- Gold futures stay unusually high as the US-EU conflict over Greenland escalates.
- Sell America trade further fuels the gold rally, triggered by geopolitics.
- A potential pullback could occur if US Core PCE or Q3 GDP data beat expectations.
Gold futures’ recent leg higher is being driven by an unusually concentrated mix of politics, policy, and positioning. The immediate catalyst is President Trump’s hard line on acquiring Greenland and his threats of aggressive tariffs on multiple European allies, including a 200% levy on French wine and champagne.

Markets are reading this as a serious risk of a renewed US–Europe trade war, not just headline noise. The result has been a sharp selloff in US equities and a jump in volatility, pushing investors back into classic havens, with gold futures at the top of that list.
The “Sell America” trade has also resurfaced as investors are selling the US Dollar amid concerns about tariffs, coercive diplomacy, and the risk of military action around Greenland. The Dollar Index (DXY) has dropped towards recent lows as money moves out of US assets, such as stocks and Treasuries. A weaker dollar makes gold cheaper for investors outside the US, since it is priced in dollars. It tends to increase the amount of money flowing into futures contracts as traders seek leveraged exposure.

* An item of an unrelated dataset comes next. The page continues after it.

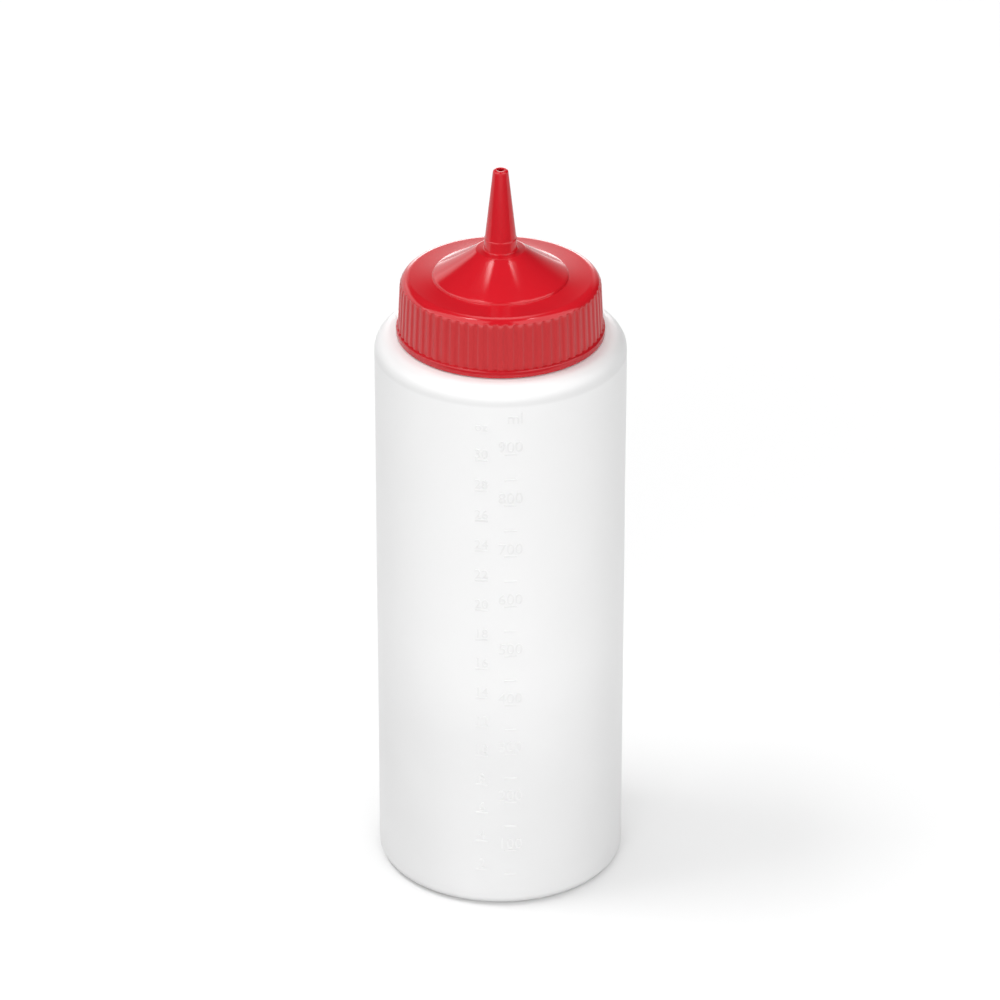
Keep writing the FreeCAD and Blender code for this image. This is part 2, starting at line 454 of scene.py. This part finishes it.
def cap_plastic():
    """Glossy red polyethylene with a matt grip. Painted shade and sheen turn the grip a paler, less red
    tint, and painted shade turns the band below it a deeper red.
    """
    tint = bpy.context.scene.finishes.cap
    size = bpy.context.scene.cap_sizes
    material, tree, shader = plastic(
        "red_plastic", tint, deep_tint=shade(tint, 0.95), rough=(0.1, 0.17), bump=0.012 * MM,
        ior=1.5, clear=0.0,
        skin_values={"Grain Scale": 2200.0, "Flow Scale": 90.0, "Grain Height": 0.25})
    height = add_axes(tree, add_place(tree))["Z"]
    low = size.foot + size.band_height
    high = rim_height() - size.rim_rounding / 2
    above = add_step(tree, height, low - 0.2 * MM, low + 0.2 * MM)
    below = add_step(tree, height, high + 0.4 * MM, high - 0.4 * MM)
    grip = add_math(tree, "MULTIPLY", above, below)
    rough = shader.inputs["Roughness"]
    matt = add_math(tree, "MULTIPLY", grip, 0.2)
    tree.links.new(add_math(tree, "ADD", rough.links[0].from_socket, matt), rough)
    # Painted shade and sheen: the grip is painted a paler, less red tint.
    tint_where(tree, shader, grip, (0.92 * tint[0], tint[1] + 0.02, tint[2] + 0.016))
    # Painted shade: the band under the grip is painted a deeper red.
    band = add_step(tree, height, low + 0.2 * MM, low - 0.2 * MM)
    tint_where(tree, shader, band, shade(tint, 0.84))
    return material


# ---------------------------------------------------------------- operators

class SQUEEZE_OT_bottle(bpy.types.Operator):
    """Turn the blown bottle with its pushed-up base, round shoulder and open neck"""
    bl_idname = "squeeze.bottle"
    bl_label = "Bottle"

    steps = 192
    wall_cuts = 35
    drift_around = 1.6             # how fast the unevenness changes, round the wall and upwards
    drift_upwards = 22

    def execute(self, context):
        size = context.scene.bottle_sizes
        slope_top = size.ring - size.push_up
        inner_wall = size.radius - size.wall
        inner_neck = size.neck - size.neck_wall
        underside = size.shoulder - SHOULDER_WALL
        edge = size.base_wall / 2
        bm = outline([
            (0, size.push_up + size.crown, 0, 0),
            (slope_top, size.push_up, PUSH_UP_ROUNDING, 4),
            (size.ring, 0, RING_ROUNDING, 4),
            (size.radius, 0, size.heel, 8),
            (size.radius, size.shoulder, size.shoulder_rounding, 14),
            (size.neck, size.shoulder, NECK_FILLET, 3),
            (size.neck, size.lip, LIP_ROUNDING, 3),
            (inner_neck, size.lip, LIP_ROUNDING, 3),
            (inner_neck, underside, INNER_NECK_FILLET, 4),
            (inner_wall, underside, size.shoulder_rounding - size.wall, 12),
            (inner_wall, size.base_wall, size.heel - size.wall, 7),
            (size.ring + edge, size.base_wall, RING_ROUNDING, 4),
            (slope_top + edge, size.push_up + size.base_wall, PUSH_UP_ROUNDING, 4),
            (0, size.push_up + size.crown + size.base_wall, 0, 0),
        ])
        divide_wall(bm, 0, size.shoulder, self.wall_cuts)
        turn(bm, 2 * math.pi, self.steps, closed=True)
        close_mesh(bm)
        self.stray(bm, size)
        self.mark_inner_skin(bm, size)
        shell = piece_from(bm, "bottle_shell", bottle_plastic(), ["bottle"])
        shell.data.materials.append(inner_plastic())
        return {"FINISHED"}

    def mark_inner_skin(self, bm, size):
        """Faces that look into the hollow take the second material."""
        middle = size.shoulder / 2
        for face in bm.faces:
            centre = face.calc_center_median()
            towards = Vector((-centre.x, -centre.y, (middle - centre.z) * 0.2))
            under = centre.z < middle and face.normal.z < -0.1
            if face.normal.dot(towards) > 0 and centre.z > size.base_wall * 0.9 and not under:
                face.material_index = 1

    def stray(self, bm, size):
        """Give the blown wall its slight unevenness, fading out at the heel and the shoulder."""
        for vert in bm.verts:
            height = vert.co.z / size.shoulder
            if radius_of(vert.co) > size.radius - 2 * size.wall and 0 < height < 1:
                fade = math.sin(math.pi * height) ** 0.5
                around = vert.co.xy.normalized() * self.drift_around
                drift = noise.noise(Vector((around.x, around.y, vert.co.z * self.drift_upwards)))
                push_out(vert, (drift - 0.5) * size.waviness * fade)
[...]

This rally isn’t just about the latest news from Washington regarding structure. It sits atop years of rising global debt, growing doubts about fiat currencies, and a steady increase in central bank gold reserves, especially in emerging markets. The freezing of Russian reserves after the invasion of Ukraine led investors to fear that dollar assets could be politically vulnerable, prompting a cautious move into gold. That background helps explain why every new geopolitical shock pushes gold futures to new highs rather than one-time spikes that quickly fade.
In the near term, the main risk to the rally is a meaningful rebound in the dollar, potentially triggered by a stronger-than-expected read on upcoming PCE inflation and GDP figures. Moreover, any clear de-escalation on tariffs or a credible diplomatic path on Greenland and other flashpoints would also cool safe‑haven demand.
Also, if central banks slow or reverse net purchases after recent gains pushed their gold weightings above target, one of the strongest pillars of this bull market would weaken. Until one or more of these brakes materialize, pullbacks in futures are more likely to be seen as buying opportunities than the start of a lasting reversal.